Mécanismes assurantiels spécifiques

Les polices d’assurance cyber risques présentent des caractéristiques techniques particulières qui les distinguent des assurances traditionnelles.

Le principe des garanties déclenchées par réclamation (claims made) est largement répandu dans ce type de contrat. Contrairement aux polices basées sur le fait générateur, la garantie est activée lorsque l’assuré reçoit une réclamation pendant la période de validité du contrat, même si l’incident s’est produit antérieurement.

La territorialité des garanties constitue un enjeu majeur dans un contexte de globalisation numérique. Les assureurs définissent précisément l’étendue géographique de la couverture, particulièrement concernant la juridiction applicable en cas de litige. Pour les entreprises opérant à l’international, une attention particulière doit être portée à cet aspect.

Les franchises appliquées sont généralement significatives, reflétant l’importance des sinistres potentiels. Elles peuvent prendre la forme d’un montant fixe ou d’un délai de carence pour les pertes d’exploitation. Certains assureurs proposent des franchises dégressives en fonction du niveau de sécurité informatique de l’entreprise.

Le plafond de garantie est déterminé en fonction de plusieurs facteurs : taille de l’entreprise, secteur d’activité, volume et sensibilité des données traitées. Selon le cabinet Marsh, les plafonds moyens souscrits varient de 250 000 € pour une TPE à plusieurs millions d’euros pour les grandes entreprises.

Les exclusions doivent faire l’objet d’une attention particulière lors de la souscription. Sont généralement exclus les sinistres résultant d’actes intentionnels, de guerre ou terrorisme, de défaut de maintenance des systèmes, ou encore les pertes liées à des brevets ou droits de propriété intellectuelle.
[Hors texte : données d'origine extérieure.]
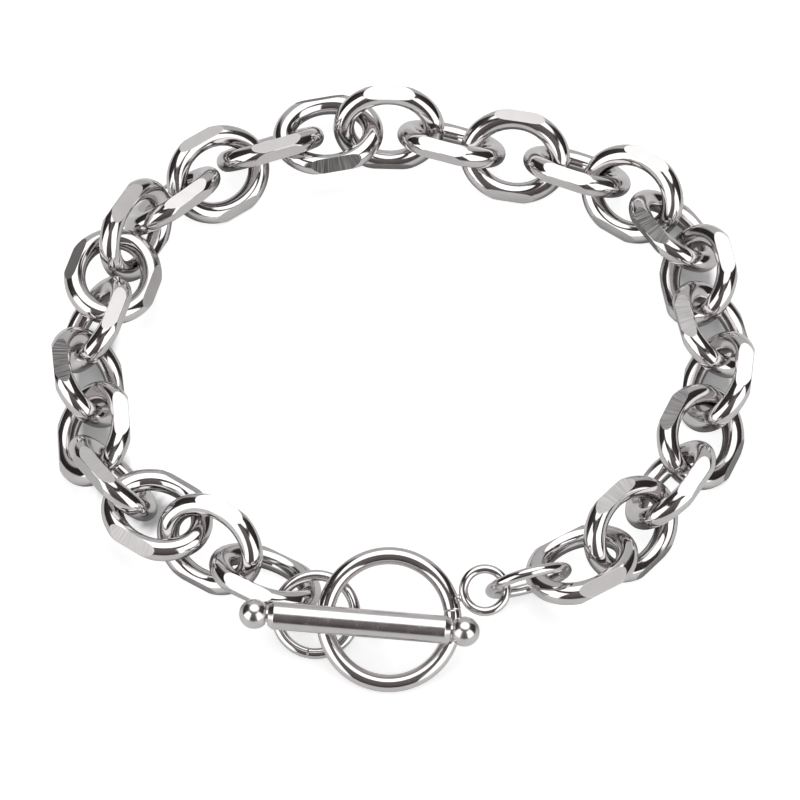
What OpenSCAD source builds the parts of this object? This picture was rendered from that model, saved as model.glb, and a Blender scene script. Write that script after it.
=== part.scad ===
// Chain bracelet of heavy oval links with ground flats, closed by a ring-and-bar clasp.
// It lies in its loop on a table, with the clasp at the front (-Y) and +Z up. Millimetres.

/* [Links] */
// Length of one link over its ends
link_len = 12.2; // [11.6:0.1:14]
// Width of one link over its sides
link_w = 10.4; // [9.8:0.1:11.4]
// Diameter of the wire of a link
wire_d = 2.3; // [1.8:0.05:2.4]
// Depth of the four flats ground along the sides of a link
flat_cut = 0.38; // [0.1:0.02:0.5]
// How far two links laid out straight slide in each other
play = 0.7; // [0.5:0.05:1.1]

/* [Clasp ring] */
// Outer diameter of the clasp ring
ring_od = 14.8; // [14:0.1:18]
// Diameter of the wire of the clasp ring
ring_wire = 1.8; // [1.4:0.1:2.2]
// Slope of the clasp ring, whose far edge is propped up
ring_tilt = 28; // [20:1:34]

/* [Eyes] */
// Outer diameter of the eyes soldered to the clasp ring and to the bar
eye_od = 5.3; // [5:0.1:6]
// Diameter of the wire of an eye
eye_wire = 0.95; // [0.7:0.05:1.1]

/* [Bar] */
// Length of the bar over its end balls
bar_len = 24.4; // [22:0.2:30]
// Diameter of the bar
bar_d = 2.85; // [2.2:0.05:3.2]
// Diameter of the balls that end the bar
ball_d = 3.05; // [2.4:0.05:3.6]
// Diameter of the necks between the bar and its balls
neck_d = 2.2; // [1.4:0.1:2.4]
// Length of the necks between the bar and its balls
neck_len = 0.35; // [0.2:0.05:1]

/* [Jump rings] */
// Outer diameter of the jump rings between the chain and the clasp
jump_od = 9.2; // [8.6:0.1:11]
// Diameter of the wire of a jump ring
jump_wire = 1.15; // [0.9:0.05:1.3]

/* [Clearances] */
// Gap between clasp pieces that rest on each other
seat_gap = 0.15; // [0.1:0.05:0.3]
// Gap between a jump ring and the end of the link that it holds
hook_gap = 0.45; // [0.3:0.05:0.6]

/* [Hidden] */
$fn = 96;
steel = [0.82, 0.82, 0.84];

// How each link lies, from the bar's end of the chain clockwise round to the ring's end.
// ROLL leans a link about its own length and TURN bends it to the right of the link before,
// both in degrees. DRAW is the share of the full pitch that it is pulled out to.
ROLL = 0;
TURN = 1;
DRAW = 2;
LAID = [
    // ROLL, TURN, DRAW
    [31, 0, 0.96],
    [-54, 2, 0.97],
    [0, 3, 0.95],
    [57, 18, 0.95],
    [-40, 32, 1.04],
    [45, -2, 1.04],
    [-50, 23, 0.93],
    [12, 0, 0.91],
    [70, 12, 0.89],
    [-47, 20, 0.9],
    [38, 6, 0.92],
    [-50, 16, 0.96],
    [3, 8, 0.95],
    [64, 14, 1.0],
    [-38, 17, 1.04],
    [42, -8, 1.04],
    [-38, 12, 1.01],
    [45, 13, 0.96],
    [-36, 22, 0.96],
    [45, 23, 1.02],
    [-38, -2, 1.02],
    [45, 19, 1.04],
    [-36, 17, 1.04],
    [45, 7, 1.04],
    [-49, 11, 1.02],
    [17, 16, 0.94],
];
count = len(LAID);
function link_name(i) = str("link_", i < 9 ? "0" : "", i + 1);

// Links: the centreline has half circles for its ends and short straight sides
wire_r = wire_d / 2;
half_len = (link_len - wire_d) / 2;
half_w = (link_w - wire_d) / 2;
end_x = half_len - half_w;
pitch = link_len - 2 * wire_d - play;
// Half the arc of the wire that a flat takes away
flat_a = acos((wire_r - flat_cut) / wire_r);
flat_slope = 45;

// Clasp ring and eyes, each by the radius of its centreline
ring_r = (ring_od - ring_wire) / 2;
eye_r = (eye_od - eye_wire) / 2;
jump_r = (jump_od - jump_wire) / 2;
// Solder fills the gap between the ring and its eye, and ends inside their wires
solder_gap = 0.15;
solder_d = 0.9 * eye_wire;
solder_len = solder_gap + solder_d;
// Direction of the eye on the ring, and how far from its middle the jump ring's wire can lie
eye_a = 17;
eye_x = (ring_r + eye_r + (ring_wire + eye_wire) / 2 + solder_gap) * cos(eye_a);
eye_y = (ring_r + eye_r + (ring_wire + eye_wire) / 2 + solder_gap) * sin(eye_a);
eye_slack = eye_r - (eye_wire + jump_wire) / 2 - 2 * seat_gap;

// Bar: it lies across the ring, a little left of its middle, with its eye through the ring
bar_x = -0.46 * ring_r;
bar_y = -0.08 * ring_r;
bar_turn = -4.8;
bar_rise = max(bar_d, ball_d) / 2 + ring_wire / 2 + seat_gap;
bar_eye_sink = 0.25;
bar_eye_drop = bar_d / 2 + eye_r + eye_wire / 2 - bar_eye_sink;
ball_x = (bar_len - ball_d) / 2;
bar_half = ball_x - ball_d / 2 * cos(asin(min(1, neck_d / ball_d))) - neck_len;
bar_edge = 0.25;
// Depth of the left jump ring under the middle of the clasp ring's wire
under_ring = (ring_wire + jump_wire) / 2 + 2 * seat_gap;
// How far to the left it is pulled in the bar's eye
bar_eye_x = sqrt(max(0, pow(eye_slack, 2) - pow(bar_eye_drop - bar_rise - under_ring, 2)));

function unit(v) = v / norm(v);
function heading_dir(a) = [cos(a), sin(a)];

// Height of a link's middle when one of its sides rests on the table
function rest_h(roll) =
    half_w * sin(abs(roll)) + wire_r * cos(max(0, flat_a - abs(flat_slope - abs(roll))));
// A link that lies nearly flat hangs in its neighbours, this much lower
flat_roll = 30;
hang = 0.1;
function mean(v) = v * [for (x = v) 1] / len(v);
function near(i) = [for (j = [i - 1, i + 1]) if (j >= 0 && j < count) rest_h(LAID[j][ROLL])];
function link_h(i) =
    abs(LAID[i][ROLL]) > flat_roll ? rest_h(LAID[i][ROLL])
    : max(rest_h(LAID[i][ROLL]), mean(near(i)) - hang);

// Clasp frame: on the ring's plane, with the ring's middle over the point where y is zero
ring_h = ring_r * sin(ring_tilt) + ring_wire / 2;
function from_clasp(p) = [
    p.x,
    p.y * cos(ring_tilt) - p.z * sin(ring_tilt),
    ring_h + p.y * sin(ring_tilt) + p.z * cos(ring_tilt)
];
clasp_face = [0, -sin(ring_tilt), cos(ring_tilt)];

// The point at a given height that a jump ring reaches from one of its hooks
function reach(from, bearing, span, height) =
    let (rise = height - from.z, run = sqrt(span * span - rise * rise))
    [from.x + run * cos(bearing), from.y + run * sin(bearing), height];

// Left jump ring: from the bar's eye to the first link, a little above that link's middle
left_lift = 0.5;
left_in = from_clasp([bar_x - bar_eye_x, bar_y, -under_ring]);
left_out = reach(left_in, 150, 0.97 * 2 * jump_r, link_h(0) + left_lift);
// Right jump ring: from the ring's eye to the last link
right_in = from_clasp([eye_x + eye_slack * cos(eye_a), eye_y + eye_slack * sin(eye_a), 0]);
right_out = reach(right_in, 21, 2 * jump_r, link_h(count - 1));
right_face = [-sin(19) * cos(21), cos(19) * cos(21), sin(21)];

// Chain: each link is a chord of the loop, and all bends share the turn that closes it
hook_x = half_len - wire_r - jump_wire / 2 - hook_gap;
// The last link has slid this much further into its jump ring
right_slack = 0.6;
steps = [for (row = LAID) pitch * row[DRAW]];
chords = [
    for (i = [0 : count - 1])
    i == 0 ? steps[i] / 2 + hook_x
    : i == count - 1 ? steps[i] / 2 + hook_x - right_slack
    : steps[i]
];
bends = [for (i = 0, s = 0; i < count; i = i + 1, s = i < count ? s + LAID[i][TURN] : s) s];
function chain_span(k) = [for (i = [0 : count - 1]) chords[i]] *
    [for (i = [0 : count - 1]) heading_dir(-k * bends[i])];
gap = [right_out.x - left_out.x, right_out.y - left_out.y];
function close_loop(low, high, n) =
    let (k = (low + high) / 2)
    n == 0 ? k
    : norm(chain_span(k)) > norm(gap) ? close_loop(k, high, n - 1)
    : close_loop(low, k, n - 1);
curl = close_loop(0.6, 1.15, 30);
span = chain_span(curl);
start_a = atan2(gap.y, gap.x) - atan2(span.y, span.x);
headings = [for (b = bends) start_a - curl * b];
corners = [
    for (i = 0, p = [left_out.x, left_out.y]; i < count; p = p + chords[i] * heading_dir(headings[i]), i = i + 1) p
];
middles = [
    for (i = [0 : count - 1])
    corners[i] + (i == 0 ? hook_x : steps[i] / 2) * heading_dir(headings[i])
];

// Centre of the loop's outline, which is the origin
function oval_reach(i, axis) = let (a = headings[i] - axis)
    end_x * abs(cos(a)) + half_w * norm([cos(a), sin(a) * cos(LAID[i][ROLL])]) + wire_r;
low_x = min([for (i = [0 : count - 1]) middles[i].x - oval_reach(i, 0)]);
high_x = max([for (i = [0 : count - 1]) middles[i].x + oval_reach(i, 0)]);
low_y = from_clasp([0, -ring_r, 0]).y - ring_wire / 2;
high_y = max([for (i = [0 : count - 1]) middles[i].y + oval_reach(i, 90)]);
centre = [(low_x + high_x) / 2, (low_y + high_y) / 2, 0];

module torus(radius, wire)
    rotate_extrude()
    translate([radius, 0])
    circle(d = wire);

// The wire of one link, with its long axis along X: two half rings and two straight sides
module link_wire()
    for (side = [0, 180]) rotate([0, 0, side]) {
        translate([end_x, 0, 0])
            rotate([0, 0, -90])
            rotate_extrude(angle = 180)
            translate([half_w, 0])
            circle(d = wire_d);
        translate([-end_x, half_w, 0])
            rotate([0, 90, 0])
            cylinder(d = wire_d, h = 2 * end_x);
    }

// One oval link, with two flats ground on each of its sides
module link_body()
    difference() {
        link_wire();
        for (side = [0, 180], face = [-1, 1])
            rotate([0, 0, side])
            translate([0, half_w, 0])
            rotate([face * flat_slope, 0, 0])
            translate([-link_len / 2, wire_r - flat_cut, -wire_d])
            cube([link_len, wire_d, 2 * wire_d]);
    }

module link(i)
    color(steel)
    translate([middles[i].x, middles[i].y, link_h(i)] - centre)
    rotate([0, 0, headings[i]])
    rotate([LAID[i][ROLL], 0, 0])
    link_body();

// A jump ring through two points, turned to face a given way; slack swings it to the front
module jump_ring(from, to, face) {
    u = unit(to - from);
    w = unit(face - (face * u) * u);
    v = cross(w, u);
    front = v.y > 0 ? -1 : 1;
    sag = sqrt(max(0, jump_r * jump_r - pow(norm(to - from) / 2, 2)));
    o = (from + to) / 2 + front * sag * v - centre;
    color(steel)
    multmatrix([
        [u.x, v.x, w.x, o.x],
        [u.y, v.y, w.y, o.y],
        [u.z, v.z, w.z, o.z],
        [0, 0, 0, 1]
    ])
    torus(jump_r, jump_wire);
}

module jump_ring_left() jump_ring(left_in, left_out, clasp_face);

module jump_ring_right() jump_ring(right_in, right_out, right_face);

module in_clasp()
    translate([0, 0, ring_h] - centre)
    rotate([ring_tilt, 0, 0])
    children();

module toggle_ring()
    color(steel)
    in_clasp() {
        torus(ring_r, ring_wire);
        translate([eye_x, eye_y, 0]) torus(eye_r, eye_wire);
        rotate([0, 0, eye_a])
            translate([ring_r + (ring_wire + solder_gap) / 2, 0, 0])
            rotate([0, 90, 0])
            cylinder(d = solder_d, h = solder_len, center = true);
    }

// Half of the bar along +X: body, chamfered edge, neck and ball
module bar_end() {
    rotate([0, 90, 0]) cylinder(d = bar_d, h = bar_half - bar_edge);
    translate([bar_half - bar_edge, 0, 0])
        rotate([0, 90, 0])
        cylinder(d1 = bar_d, d2 = bar_d - 2 * bar_edge, h = bar_edge);
    rotate([0, 90, 0]) cylinder(d = min(neck_d, bar_d - 2 * bar_edge), h = ball_x);
    translate([ball_x, 0, 0]) sphere(d = ball_d);
}

module toggle_bar()
    color(steel)
    in_clasp()
    translate([bar_x, bar_y, bar_rise])
    rotate([0, 0, bar_turn]) {
        for (side = [0, 180]) rotate([0, 0, side]) bar_end();
        translate([0, 0, -bar_eye_drop])
            rotate([90, 0, 0])
            torus(eye_r, eye_wire);
    }

for (i = [0 : count - 1])
    link(i);
jump_ring_left();
jump_ring_right();
toggle_ring();
toggle_bar();
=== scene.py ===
"""Heavy oval-link chain bracelet with a ring-and-bar clasp, lying in a loop on a pale table.

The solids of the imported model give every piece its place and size. Each piece here is a
surface worked out on a grid of two parameters, with the finish of the real one.
"""

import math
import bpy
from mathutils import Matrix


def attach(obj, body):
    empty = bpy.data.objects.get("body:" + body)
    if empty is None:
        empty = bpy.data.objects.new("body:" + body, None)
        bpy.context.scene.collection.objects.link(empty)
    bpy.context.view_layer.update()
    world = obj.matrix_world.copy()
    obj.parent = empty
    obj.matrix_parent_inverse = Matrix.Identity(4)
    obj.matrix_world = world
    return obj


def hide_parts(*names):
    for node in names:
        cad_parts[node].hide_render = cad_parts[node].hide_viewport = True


bl_info = {
    "name": "Chain bracelet",
    "version": (1, 0, 0),
    "blender": (4, 5, 0),
    "location": "3D View > Sidebar > Bracelet",
    "description": "Dresses a chain bracelet's solids with ground and polished steel pieces",
    "category": "Add Mesh",
}

import bpy
import numpy as np
from bpy.props import FloatProperty, FloatVectorProperty, PointerProperty, StringProperty
from mathutils import Vector

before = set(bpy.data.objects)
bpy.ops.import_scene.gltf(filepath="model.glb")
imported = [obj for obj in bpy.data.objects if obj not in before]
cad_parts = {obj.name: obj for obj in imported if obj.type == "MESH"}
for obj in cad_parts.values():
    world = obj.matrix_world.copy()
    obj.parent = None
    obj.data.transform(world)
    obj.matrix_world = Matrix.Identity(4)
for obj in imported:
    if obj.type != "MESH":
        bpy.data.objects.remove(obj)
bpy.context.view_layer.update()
MM = 0.001
BODY = "root"
LINKS = sorted(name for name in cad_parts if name.startswith("link_"))

# Points round a link's wire: across a flat, and between flats on the outer and the inner side.
# Steps along a quarter of it: over its end up to the flats, and along the flats.
FLAT_POINTS = 9
FRONT_POINTS = 6
BACK_POINTS = 20
END_STEPS = 16
SIDE_STEPS = 14


# Sizes and colours that a user would change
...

Cadre juridique et réglementaire : obligations et responsabilités des professionnels

L’environnement réglementaire entourant la cybersécurité et la protection des données s’est considérablement renforcé ces dernières années, créant de nouvelles obligations pour les professionnels. Ce cadre juridique influence directement les besoins en matière d’assurance cyber risques.

Le RGPD et ses implications assurantielles

Le Règlement Général sur la Protection des Données (RGPD) constitue le texte fondamental en matière de protection des données personnelles en Europe. Entré en application le 25 mai 2018, il impose aux entreprises un ensemble d’obligations dont la violation peut entraîner des sanctions financières considérables.

L’obligation de notification des violations de données figure parmi les dispositions les plus contraignantes. Toute entreprise doit signaler une violation de données personnelles à l’autorité de contrôle (la CNIL en France) dans un délai de 72 heures après en avoir pris connaissance. Dans certains cas, une notification aux personnes concernées est également requise. Une assurance cyber peut couvrir les frais liés à ces procédures de notification.

La responsabilité des sous-traitants a été considérablement renforcée par le RGPD. Ces derniers peuvent désormais être tenus directement responsables en cas de manquement à leurs obligations. Pour les prestataires informatiques, cette évolution justifie pleinement la souscription d’une assurance cyber spécifique.

L’exigence de mesures techniques et organisationnelles appropriées pour garantir la sécurité des données constitue une obligation de moyens dont le non-respect peut engager la responsabilité de l’entreprise. Les assureurs évaluent systématiquement ces mesures lors de la souscription d’une police cyber et peuvent conditionner leur garantie à la mise en œuvre de dispositifs minimaux.

La directive NIS et les opérateurs de services essentiels

La directive NIS (Network and Information Security), transposée en droit français par la loi du 26 février 2018, impose des obligations renforcées aux Opérateurs de Services Essentiels (OSE) et aux Fournisseurs de Service Numérique (FSN). Ces entités doivent mettre en œuvre des mesures de sécurité adaptées et notifier les incidents à l’ANSSI.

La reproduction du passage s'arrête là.